Dr. Claire Morton is a fictional character on the television drama Peyton Place. She was portrayed by Mariette Hartley. She appeared in 30 episodes in 1965.

Character history
Claire is the daughter of Dr. Robert Morton (Kent Smith) and his wife Grace (Edith Atwater). She is married to Vincent Markham (Leslie Nielsen), a successful lawyer. She tells her parents she returned to the United States to receive an award in New York City for a paper on tropical medicine. However, she had actually left her husband. She told her parents she would visit them in Peyton Place for a while, but was actually planning on staying there permanently.

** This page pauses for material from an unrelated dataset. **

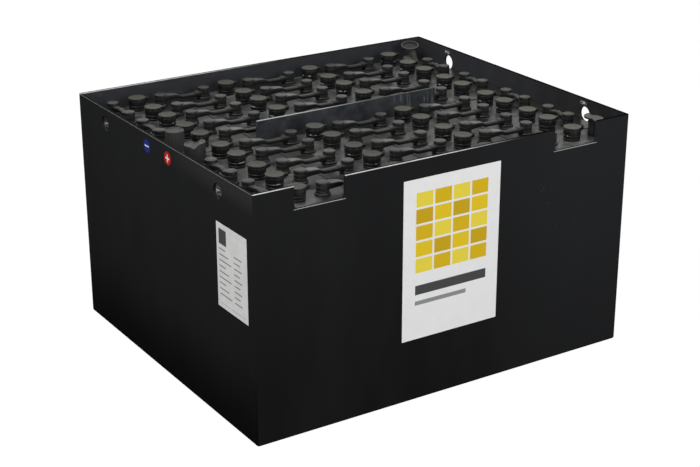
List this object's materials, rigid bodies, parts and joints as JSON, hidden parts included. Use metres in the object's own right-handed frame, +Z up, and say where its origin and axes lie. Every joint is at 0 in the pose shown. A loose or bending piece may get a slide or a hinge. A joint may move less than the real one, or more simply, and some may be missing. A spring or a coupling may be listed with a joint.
{
  "type": "forklift traction battery",
  "caption": "Steel tray of rectangular lead-acid traction cells with flip-top vent plugs, insulated cell links, a middle partition, cable notches and lifting holes.",
  "frame": {"origin": "middle of the tray's underside", "axes": "+X along the long front wall towards its right end, +Y from the front wall to the rear wall, +Z up"},
  "size_m": [0.8103, 0.6853, 0.4632],
  "materials": {
    "tray_coat": "satin",
    "partition_coat": "satin",
    "cell_plastic": "semi-gloss",
    "plug_plastic": "satin",
    "lid_plastic": "matte",
    "link_moulding": "matte",
    "hood_rubber": "matte",
    "post_moulding": "matte",
    "label_vinyl": "semi-gloss",
    "red_vinyl": "semi-gloss",
    "blue_vinyl": "semi-gloss"
  },
  "bodies": {
    "battery": {"tray": "tray_coat", "partition_plate": "partition_coat", "cells_of_positive_half": "cell_plastic", "cells_of_negative_half": "cell_plastic", "vent_plugs": "plug_plastic", "row_links": "link_moulding", "right_end_links": "link_moulding", "left_end_links": "link_moulding", "positive_terminal_hood": "hood_rubber", "negative_terminal_hood": "hood_rubber", "front_link_post": "post_moulding", "rear_link_post": "post_moulding", "front_label": "label_vinyl", "data_label": "label_vinyl", "positive_disc": "red_vinyl", "negative_disc": "blue_vinyl"},
    "lid_row01_column1": {"vent_lid_row01_column1": "lid_plastic"},
    "lid_row01_column2": {"vent_lid_row01_column2": "lid_plastic"},
    "lid_row01_column3": {"vent_lid_row01_column3": "lid_plastic"},
    "lid_row01_column4": {"vent_lid_row01_column4": "lid_plastic"},
    "lid_row02_column1": {"vent_lid_row02_column1": "lid_plastic"},
    "lid_row02_column2": {"vent_lid_row02_column2": "lid_plastic"},
    "lid_row02_column3": {"vent_lid_row02_column3": "lid_plastic"},
    "lid_row02_column4": {"vent_lid_row02_column4": "lid_plastic"},
    "lid_row03_column1": {"vent_lid_row03_column1": "lid_plastic"},
    "lid_row03_column2": {"vent_lid_row03_column2": "lid_plastic"},
    "lid_row03_column3": {"vent_lid_row03_column3": "lid_plastic"},
    "lid_row03_column4": {"vent_lid_row03_column4": "lid_plastic"},
    "lid_row04_column1": {"vent_lid_row04_column1": "lid_plastic"},
    "lid_row04_column2": {"vent_lid_row04_column2": "lid_plastic"},
    "lid_row04_column3": {"vent_lid_row04_column3": "lid_plastic"},
    "lid_row04_column4": {"vent_lid_row04_column4": "lid_plastic"},
    "lid_row05_column1": {"vent_lid_row05_column1": "lid_plastic"},
    "lid_row05_column2": {"vent_lid_row05_column2": "lid_plastic"},
    "lid_row05_column3": {"vent_lid_row05_column3": "lid_plastic"},
    "lid_row05_column4": {"vent_lid_row05_column4": "lid_plastic"},
    "lid_row06_column1": {"vent_lid_row06_column1": "lid_plastic"},
    "lid_row06_column2": {"vent_lid_row06_column2": "lid_plastic"},
    "lid_row06_column3": {"vent_lid_row06_column3": "lid_plastic"},
    "lid_row06_column4": {"vent_lid_row06_column4": "lid_plastic"},
    "lid_row07_column1": {"vent_lid_row07_column1": "lid_plastic"},
    "lid_row07_column2": {"vent_lid_row07_column2": "lid_plastic"},
    "lid_row07_column3": {"vent_lid_row07_column3": "lid_plastic"},
    "lid_row07_column4": {"vent_lid_row07_column4": "lid_plastic"},
    "lid_row08_column1": {"vent_lid_row08_column1": "lid_plastic"},
    "lid_row08_column2": {"vent_lid_row08_column2": "lid_plastic"},
    "lid_row08_column3": {"vent_lid_row08_column3": "lid_plastic"},
    "lid_row08_column4": {"vent_lid_row08_column4": "lid_plastic"},
    "lid_row09_column1": {"vent_lid_row09_column1": "lid_plastic"},
    "lid_row09_column2": {"vent_lid_row09_column2": "lid_plastic"},
    "lid_row09_column3": {"vent_lid_row09_column3": "lid_plastic"},
    "lid_row09_column4": {"vent_lid_row09_column4": "lid_plastic"},
    "lid_row10_column1": {"vent_lid_row10_column1": "lid_plastic"},
    "lid_row10_column2": {"vent_lid_row10_column2": "lid_plastic"},
    "lid_row10_column3": {"vent_lid_row10_column3": "lid_plastic"},
    "lid_row10_column4": {"vent_lid_row10_column4": "lid_plastic"}
  },
  "joints": [
    {"name": "lid_hinge_row01_column1", "type": "hinge", "parent": "battery", "child": "lid_row01_column1", "pos_m": [-0.27265, -0.3044, 0.44235], "axis": [0, 1, 0], "range_deg": [0, 95]},
    {"name": "lid_hinge_row01_column2", "type": "hinge", "parent": "battery", "child": "lid_row01_column2", "pos_m": [-0.07335, -0.3044, 0.44235], "axis": [0, 1, 0], "range_deg": [0, 95]},
    {"name": "lid_hinge_row01_column3", "type": "hinge", "parent": "battery", "child": "lid_row01_column3", "pos_m": [0.12595, -0.3044, 0.44235], "axis": [0, 1, 0], "range_deg": [0, 95]},
    {"name": "lid_hinge_row01_column4", "type": "hinge", "parent": "battery", "child": "lid_row01_column4", "pos_m": [0.32525, -0.3044, 0.44235], "axis": [0, 1, 0], "range_deg": [0, 95]},
    {"name": "lid_hinge_row02_column1", "type": "hinge", "parent": "battery", "child": "lid_row02_column1", "pos_m": [-0.27265, -0.2321, 0.44235], "axis": [0, 1, 0], "range_deg": [0, 95]},
    {"name": "lid_hinge_row02_column2", "type": "hinge", "parent": "battery", "child": "lid_row02_column2", "pos_m": [-0.07335, -0.2321, 0.44235], "axis": [0, 1, 0], "range_deg": [0, 95]},
    {"name": "lid_hinge_row02_column3", "type": "hinge", "parent": "battery", "child": "lid_row02_column3", "pos_m": [0.12595, -0.2321, 0.44235], "axis": [0, 1, 0], "range_deg": [0, 95]},
    {"name": "lid_hinge_row02_column4", "type": "hinge", "parent": "battery", "child": "lid_row02_column4", "pos_m": [0.32525, -0.2321, 0.44235], "axis": [0, 1, 0], "range_deg": [0, 95]},
    {"name": "lid_hinge_row03_column1", "type": "hinge", "parent": "battery", "child": "lid_row03_column1", "pos_m": [-0.27265, -0.1718, 0.44235], "axis": [0, 1, 0], "range_deg": [0, 95]},
    {"name": "lid_hinge_row03_column2", "type": "hinge", "parent": "battery", "child": "lid_row03_column2", "pos_m": [-0.07335, -0.1718, 0.44235], "axis": [0, 1, 0], "range_deg": [0, 95]},
    {"name": "lid_hinge_row03_column3", "type": "hinge", "parent": "battery", "child": "lid_row03_column3", "pos_m": [0.12595, -0.1718, 0.44235], "axis": [0, 1, 0], "range_deg": [0, 95]},
    {"name": "lid_hinge_row03_column4", "type": "hinge", "parent": "battery", "child": "lid_row03_column4", "pos_m": [0.32525, -0.1718, 0.44235], "axis": [0, 1, 0], "range_deg": [0, 95]},
    {"name": "lid_hinge_row04_column1", "type": "hinge", "parent": "battery", "child": "lid_row04_column1", "pos_m": [-0.27265, -0.0995, 0.44235], "axis": [0, 1, 0], "range_deg": [0, 95]},
    {"name": "lid_hinge_row04_column2", "type": "hinge", "parent": "battery", "child": "lid_row04_column2", "pos_m": [-0.07335, -0.0995, 0.44235], "axis": [0, 1, 0], "range_deg": [0, 95]},
    {"name": "lid_hinge_row04_column3", "type": "hinge", "parent": "battery", "child": "lid_row04_column3", "pos_m": [0.12595, -0.0995, 0.44235], "axis": [0, 1, 0], "range_deg": [0, 95]},
    {"name": "lid_hinge_row04_column4", "type": "hinge", "parent": "battery", "child": "lid_row04_column4", "pos_m": [0.32525, -0.0995, 0.44235], "axis": [0, 1, 0], "range_deg": [0, 95]},
    {"name": "lid_hinge_row05_column1", "type": "hinge", "parent": "battery", "child": "lid_row05_column1", "pos_m": [-0.27265, -0.0392, 0.44235], "axis": [0, 1, 0], "range_deg": [0, 95]},
    {"name": "lid_hinge_row05_column2", "type": "hinge", "parent": "battery", "child": "lid_row05_column2", "pos_m": [-0.07335, -0.0392, 0.44235], "axis": [0, 1, 0], "range_deg": [0, 95]},
    {"name": "lid_hinge_row05_column3", "type": "hinge", "parent": "battery", "child": "lid_row05_column3", "pos_m": [0.12595, -0.0392, 0.44235], "axis": [0, 1, 0], "range_deg": [0, 95]},
    {"name": "lid_hinge_row05_column4", "type": "hinge", "parent": "battery", "child": "lid_row05_column4", "pos_m": [0.32525, -0.0392, 0.44235], "axis": [0, 1, 0], "range_deg": [0, 95]},
    {"name": "lid_hinge_row06_column1", "type": "hinge", "parent": "battery", "child": "lid_row06_column1", "pos_m": [-0.27265, 0.0392, 0.44235], "axis": [0, 1, 0], "range_deg": [0, 95]},
    {"name": "lid_hinge_row06_column2", "type": "hinge", "parent": "battery", "child": "lid_row06_column2", "pos_m": [-0.07335, 0.0392, 0.44235], "axis": [0, 1, 0], "range_deg": [0, 95]},
    {"name": "lid_hinge_row06_column3", "type": "hinge", "parent": "battery", "child": "lid_row06_column3", "pos_m": [0.12595, 0.0392, 0.44235], "axis": [0, 1, 0], "range_deg": [0, 95]},
    {"name": "lid_hinge_row06_column4", "type": "hinge", "parent": "battery", "child": "lid_row06_column4", "pos_m": [0.32525, 0.0392, 0.44235], "axis": [0, 1, 0], "range_deg": [0, 95]},
    {"name": "lid_hinge_row07_column1", "type": "hinge", "parent": "battery", "child": "lid_row07_column1", "pos_m": [-0.27265, 0.0995, 0.44235], "axis": [0, 1, 0], "range_deg": [0, 95]},
    {"name": "lid_hinge_row07_column2", "type": "hinge", "parent": "battery", "child": "lid_row07_column2", "pos_m": [-0.07335, 0.0995, 0.44235], "axis": [0, 1, 0], "range_deg": [0, 95]},
    {"name": "lid_hinge_row07_column3", "type": "hinge", "parent": "battery", "child": "lid_row07_column3", "pos_m": [0.12595, 0.0995, 0.44235], "axis": [0, 1, 0], "range_deg": [0, 95]},
    {"name": "lid_hinge_row07_column4", "type": "hinge", "parent": "battery", "child": "lid_row07_column4", "pos_m": [0.32525, 0.0995, 0.44235], "axis": [0, 1, 0], "range_deg": [0, 95]},
    {"name": "lid_hinge_row08_column1", "type": "hinge", "parent": "battery", "child": "lid_row08_column1", "pos_m": [-0.27265, 0.1718, 0.44235], "axis": [0, 1, 0], "range_deg": [0, 95]},
    {"name": "lid_hinge_row08_column2", "type": "hinge", "parent": "battery", "child": "lid_row08_column2", "pos_m": [-0.07335, 0.1718, 0.44235], "axis": [0, 1, 0], "range_deg": [0, 95]},
    {"name": "lid_hinge_row08_column3", "type": "hinge", "parent": "battery", "child": "lid_row08_column3", "pos_m": [0.12595, 0.1718, 0.44235], "axis": [0, 1, 0], "range_deg": [0, 95]},
    {"name": "lid_hinge_row08_column4", "type": "hinge", "parent": "battery", "child": "lid_row08_column4", "pos_m": [0.32525, 0.1718, 0.44235], "axis": [0, 1, 0], "range_deg": [0, 95]},
    {"name": "lid_hinge_row09_column1", "type": "hinge", "parent": "battery", "child": "lid_row09_column1", "pos_m": [-0.27265, 0.2321, 0.44235], "axis": [0, 1, 0], "range_deg": [0, 95]},
    {"name": "lid_hinge_row09_column2", "type": "hinge", "parent": "battery", "child": "lid_row09_column2", "pos_m": [-0.07335, 0.2321, 0.44235], "axis": [0, 1, 0], "range_deg": [0, 95]},
    {"name": "lid_hinge_row09_column3", "type": "hinge", "parent": "battery", "child": "lid_row09_column3", "pos_m": [0.12595, 0.2321, 0.44235], "axis": [0, 1, 0], "range_deg": [0, 95]},
    {"name": "lid_hinge_row09_column4", "type": "hinge", "parent": "battery", "child": "lid_row09_column4", "pos_m": [0.32525, 0.2321, 0.44235], "axis": [0, 1, 0], "range_deg": [0, 95]},
    {"name": "lid_hinge_row10_column1", "type": "hinge", "parent": "battery", "child": "lid_row10_column1", "pos_m": [-0.27265, 0.3044, 0.44235], "axis": [0, 1, 0], "range_deg": [0, 95]},
    {"name": "lid_hinge_row10_column2", "type": "hinge", "parent": "battery", "child": "lid_row10_column2", "pos_m": [-0.07335, 0.3044, 0.44235], "axis": [0, 1, 0], "range_deg": [0, 95]},
    {"name": "lid_hinge_row10_column3", "type": "hinge", "parent": "battery", "child": "lid_row10_column3", "pos_m": [0.12595, 0.3044, 0.44235], "axis": [0, 1, 0], "range_deg": [0, 95]},
    {"name": "lid_hinge_row10_column4", "type": "hinge", "parent": "battery", "child": "lid_row10_column4", "pos_m": [0.32525, 0.3044, 0.44235], "axis": [0, 1, 0], "range_deg": [0, 95]}
  ]
}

Vincent keeps on sending her letters, wondering why she has left him. However, Claire never opens them, explaining she doesn't want to have anything to do with him anymore. She decides to work as a doctor in the local hospital and meets Dr. Michael Rossi (Ed Nelson). She falls in love with him, although he is her father's biggest rival. They start dating and Michael urges her to tell her father she is legally married to Vincent. She had never told him about that, fearing he would be disappointed with her.

Michael pressures her to tell her father she is married. After she does, she announces she wants to divorce Vincent. He later travels to Peyton Place as well and demands to know why she doesn't want to be with him anymore. His health has gone downwards and Dr. Rossi confirms he is suffering from polycyclemia and has to go back to Peru immediately. Claire starts feeling guilty about divorcing a dying man and decides not to go forward with it. They eventually reunite and travel back to Peru. They are never heard from again.